Data:
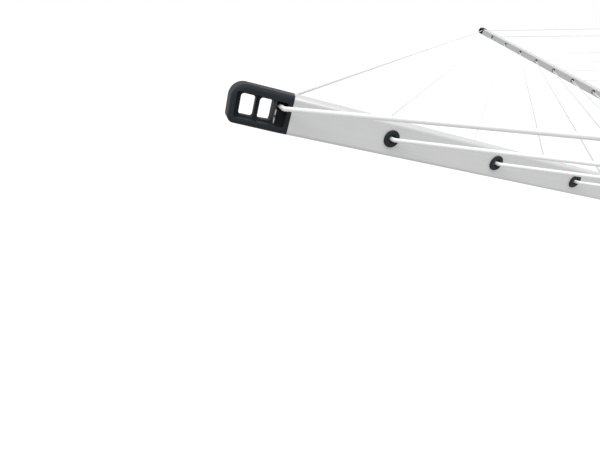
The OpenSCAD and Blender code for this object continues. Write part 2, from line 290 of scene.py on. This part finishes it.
class Nodes:
    """A material under construction."""

    def __init__(self, name):
        self.material = bpy.data.materials.new(name)
        self.material.use_nodes = True
        self.tree = self.material.node_tree
        self.shader = self.tree.nodes["Principled BSDF"]

    def add(self, kind, settings=(), **inputs):
        node = self.tree.nodes.new(kind)
        for key, value in settings:
            setattr(node, key, value)
        for key, value in inputs.items():
            self.feed(node, key.replace("_", " "), value)
        return node

    def feed(self, node, key, value):
        socket = node.inputs[key]
        if hasattr(value, "is_linked"):
            self.tree.links.new(value, socket)
        else:
            socket.default_value = value

    def position(self):
        """Object coordinates."""
        return self.add("ShaderNodeTexCoord").outputs["Object"]

    def scaled(self, vector, scale):
        return self.add("ShaderNodeMapping", Vector=vector, Scale=scale).outputs["Vector"]

    def local(self, place):
        """Metres in the frame that a matrix places in the row frame."""
        node = self.add("ShaderNodeMapping", [("vector_type", "TEXTURE")], Vector=self.position(),
                        Location=place.translation, Rotation=place.to_euler())
        return node.outputs["Vector"]

    def math(self, operation, first, second=0.0):
        node = self.add("ShaderNodeMath", [("operation", operation)])
        for socket, value in zip(node.inputs, (first, second)):
            if hasattr(value, "is_linked"):
                self.tree.links.new(value, socket)
            else:
                socket.default_value = value
        return node.outputs[0]

    def near(self, value, middle, half, soft):
        """1 within half of the middle, falling to 0 over soft."""
        away = self.math("ABSOLUTE", self.math("SUBTRACT", value, middle))
        return self.between(away, half, half + soft, 1, 0)

    def noise(self, vector, scale, detail=3.0, roughness=0.55):
        node = self.add("ShaderNodeTexNoise", Vector=vector, Scale=scale, Detail=detail,
                        Roughness=roughness)
        return node.outputs["Fac"]

    def between(self, value, low, high, to_low, to_high):
        node = self.add("ShaderNodeMapRange", Value=value)
        ends = {"From Min": low, "From Max": high, "To Min": to_low, "To Max": to_high}
        for key, number in ends.items():
            node.inputs[key].default_value = number
        return node.outputs["Result"]

    def blend(self, share, first, second):
        node = self.add("ShaderNodeMix", [("data_type", "RGBA")])
        self.tree.links.new(share, node.inputs["Factor"])
        for socket, colour in ((node.inputs[6], first), (node.inputs[7], second)):
            if hasattr(colour, "is_linked"):
                self.tree.links.new(colour, socket)
            else:
                socket.default_value = (*colour, 1)
        return node.outputs[2]

    def bump(self, height, strength, distance):
        node = self.add("ShaderNodeBump", Strength=strength, Distance=distance, Height=height)
        self.feed(self.shader, "Normal", node.outputs["Normal"])

    def finish(self, **values):
        for key, value in values.items():
            self.feed(self.shader, key.replace("_", " "), value)
        return self.material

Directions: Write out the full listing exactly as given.

Exercise response:
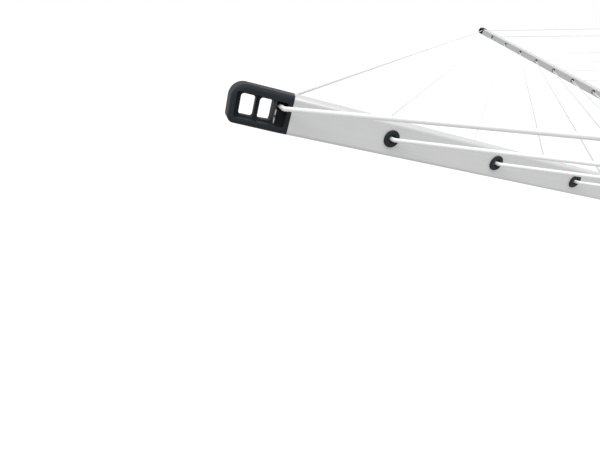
The OpenSCAD and Blender code for this object continues. Write part 2, from line 290 of scene.py on. This part finishes it.
class Nodes:
    """A material under construction."""

    def __init__(self, name):
        self.material = bpy.data.materials.new(name)
        self.material.use_nodes = True
        self.tree = self.material.node_tree
        self.shader = self.tree.nodes["Principled BSDF"]

    def add(self, kind, settings=(), **inputs):
        node = self.tree.nodes.new(kind)
        for key, value in settings:
            setattr(node, key, value)
        for key, value in inputs.items():
            self.feed(node, key.replace("_", " "), value)
        return node

    def feed(self, node, key, value):
        socket = node.inputs[key]
        if hasattr(value, "is_linked"):
            self.tree.links.new(value, socket)
        else:
            socket.default_value = value

    def position(self):
        """Object coordinates."""
        return self.add("ShaderNodeTexCoord").outputs["Object"]

    def scaled(self, vector, scale):
        return self.add("ShaderNodeMapping", Vector=vector, Scale=scale).outputs["Vector"]

    def local(self, place):
        """Metres in the frame that a matrix places in the row frame."""
        node = self.add("ShaderNodeMapping", [("vector_type", "TEXTURE")], Vector=self.position(),
                        Location=place.translation, Rotation=place.to_euler())
        return node.outputs["Vector"]

    def math(self, operation, first, second=0.0):
        node = self.add("ShaderNodeMath", [("operation", operation)])
        for socket, value in zip(node.inputs, (first, second)):
            if hasattr(value, "is_linked"):
                self.tree.links.new(value, socket)
            else:
                socket.default_value = value
        return node.outputs[0]

    def near(self, value, middle, half, soft):
        """1 within half of the middle, falling to 0 over soft."""
        away = self.math("ABSOLUTE", self.math("SUBTRACT", value, middle))
        return self.between(away, half, half + soft, 1, 0)

    def noise(self, vector, scale, detail=3.0, roughness=0.55):
        node = self.add("ShaderNodeTexNoise", Vector=vector, Scale=scale, Detail=detail,
                        Roughness=roughness)
        return node.outputs["Fac"]

    def between(self, value, low, high, to_low, to_high):
        node = self.add("ShaderNodeMapRange", Value=value)
        ends = {"From Min": low, "From Max": high, "To Min": to_low, "To Max": to_high}
        for key, number in ends.items():
            node.inputs[key].default_value = number
        return node.outputs["Result"]

    def blend(self, share, first, second):
        node = self.add("ShaderNodeMix", [("data_type", "RGBA")])
        self.tree.links.new(share, node.inputs["Factor"])
        for socket, colour in ((node.inputs[6], first), (node.inputs[7], second)):
            if hasattr(colour, "is_linked"):
                self.tree.links.new(colour, socket)
            else:
                socket.default_value = (*colour, 1)
        return node.outputs[2]

    def bump(self, height, strength, distance):
        node = self.add("ShaderNodeBump", Strength=strength, Distance=distance, Height=height)
        self.feed(self.shader, "Normal", node.outputs["Normal"])

    def finish(self, **values):
        for key, value in values.items():
            self.feed(self.shader, key.replace("_", " "), value)
        return self.material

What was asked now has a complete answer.